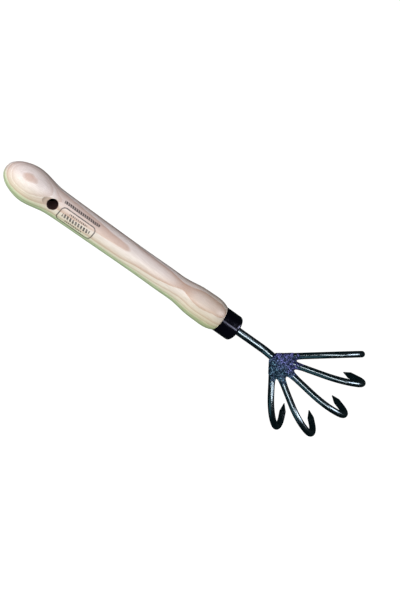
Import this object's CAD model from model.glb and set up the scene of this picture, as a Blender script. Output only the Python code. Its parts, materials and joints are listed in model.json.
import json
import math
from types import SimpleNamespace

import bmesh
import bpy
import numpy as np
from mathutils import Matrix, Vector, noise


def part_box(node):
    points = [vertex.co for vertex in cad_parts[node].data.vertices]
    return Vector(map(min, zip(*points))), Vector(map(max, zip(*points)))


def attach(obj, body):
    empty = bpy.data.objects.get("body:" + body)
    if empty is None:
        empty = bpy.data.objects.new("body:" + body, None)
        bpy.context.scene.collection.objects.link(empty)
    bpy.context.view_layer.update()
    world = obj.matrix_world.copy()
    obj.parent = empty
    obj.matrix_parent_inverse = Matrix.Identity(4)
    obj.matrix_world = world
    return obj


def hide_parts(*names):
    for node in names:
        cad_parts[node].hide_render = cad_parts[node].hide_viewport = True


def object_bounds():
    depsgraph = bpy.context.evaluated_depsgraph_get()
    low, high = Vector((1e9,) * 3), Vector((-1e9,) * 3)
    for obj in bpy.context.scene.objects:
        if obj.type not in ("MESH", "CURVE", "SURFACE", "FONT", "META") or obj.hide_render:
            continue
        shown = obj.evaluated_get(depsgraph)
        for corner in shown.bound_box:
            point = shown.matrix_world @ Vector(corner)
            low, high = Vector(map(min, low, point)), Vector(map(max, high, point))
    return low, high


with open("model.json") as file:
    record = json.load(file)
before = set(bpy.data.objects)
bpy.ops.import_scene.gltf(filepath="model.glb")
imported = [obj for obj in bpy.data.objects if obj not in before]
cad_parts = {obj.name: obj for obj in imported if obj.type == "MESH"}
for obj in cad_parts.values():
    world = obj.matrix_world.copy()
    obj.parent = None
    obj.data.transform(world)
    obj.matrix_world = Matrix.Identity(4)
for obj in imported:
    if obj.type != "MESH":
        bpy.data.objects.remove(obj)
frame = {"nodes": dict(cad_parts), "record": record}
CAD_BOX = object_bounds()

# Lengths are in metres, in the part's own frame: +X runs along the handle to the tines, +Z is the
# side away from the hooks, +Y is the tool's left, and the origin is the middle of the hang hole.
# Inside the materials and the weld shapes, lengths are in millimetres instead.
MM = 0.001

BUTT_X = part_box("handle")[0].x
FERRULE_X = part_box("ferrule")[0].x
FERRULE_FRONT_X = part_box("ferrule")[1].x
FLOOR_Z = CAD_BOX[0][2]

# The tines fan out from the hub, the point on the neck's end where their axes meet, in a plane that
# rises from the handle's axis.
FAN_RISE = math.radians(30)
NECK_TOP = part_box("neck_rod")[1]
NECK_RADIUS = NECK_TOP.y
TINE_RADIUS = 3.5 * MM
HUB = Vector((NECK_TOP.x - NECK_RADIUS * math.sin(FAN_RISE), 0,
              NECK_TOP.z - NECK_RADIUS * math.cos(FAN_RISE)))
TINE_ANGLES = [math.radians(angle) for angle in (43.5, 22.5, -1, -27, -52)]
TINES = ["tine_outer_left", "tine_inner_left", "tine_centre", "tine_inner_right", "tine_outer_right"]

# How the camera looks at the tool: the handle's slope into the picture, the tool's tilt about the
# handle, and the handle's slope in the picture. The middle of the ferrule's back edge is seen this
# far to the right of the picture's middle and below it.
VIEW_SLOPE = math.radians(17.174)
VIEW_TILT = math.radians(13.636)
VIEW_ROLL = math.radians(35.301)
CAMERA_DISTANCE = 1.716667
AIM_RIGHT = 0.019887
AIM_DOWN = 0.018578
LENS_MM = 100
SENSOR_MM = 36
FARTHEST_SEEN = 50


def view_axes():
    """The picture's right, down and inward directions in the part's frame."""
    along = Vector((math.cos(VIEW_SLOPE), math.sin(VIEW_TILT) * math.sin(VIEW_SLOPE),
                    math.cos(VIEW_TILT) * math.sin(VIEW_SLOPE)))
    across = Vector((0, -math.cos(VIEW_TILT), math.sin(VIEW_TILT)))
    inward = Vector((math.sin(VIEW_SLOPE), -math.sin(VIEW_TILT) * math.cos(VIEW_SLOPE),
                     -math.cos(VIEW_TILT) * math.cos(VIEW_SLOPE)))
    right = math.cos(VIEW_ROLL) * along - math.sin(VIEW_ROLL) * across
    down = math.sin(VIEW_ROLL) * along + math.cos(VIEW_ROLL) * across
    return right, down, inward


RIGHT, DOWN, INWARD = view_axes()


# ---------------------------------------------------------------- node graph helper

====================

> _Problem statement_
Set down each line of the material verbatim, from the first line through the line that contains "bpy.context.scene.collection.objects.link(empty)".

> _Complete answer_
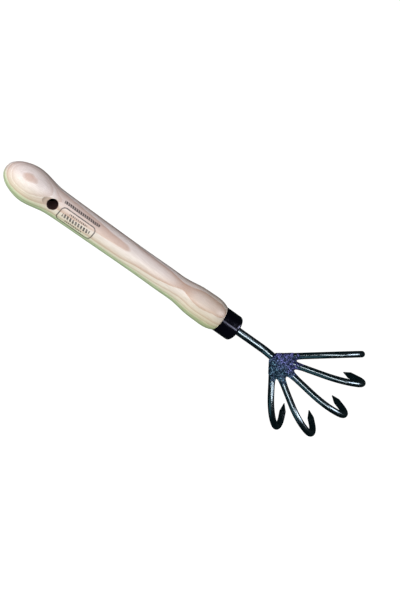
Import this object's CAD model from model.glb and set up the scene of this picture, as a Blender script. Output only the Python code. Its parts, materials and joints are listed in model.json.
import json
import math
from types import SimpleNamespace

import bmesh
import bpy
import numpy as np
from mathutils import Matrix, Vector, noise


def part_box(node):
    points = [vertex.co for vertex in cad_parts[node].data.vertices]
    return Vector(map(min, zip(*points))), Vector(map(max, zip(*points)))


def attach(obj, body):
    empty = bpy.data.objects.get("body:" + body)
    if empty is None:
        empty = bpy.data.objects.new("body:" + body, None)
        bpy.context.scene.collection.objects.link(empty)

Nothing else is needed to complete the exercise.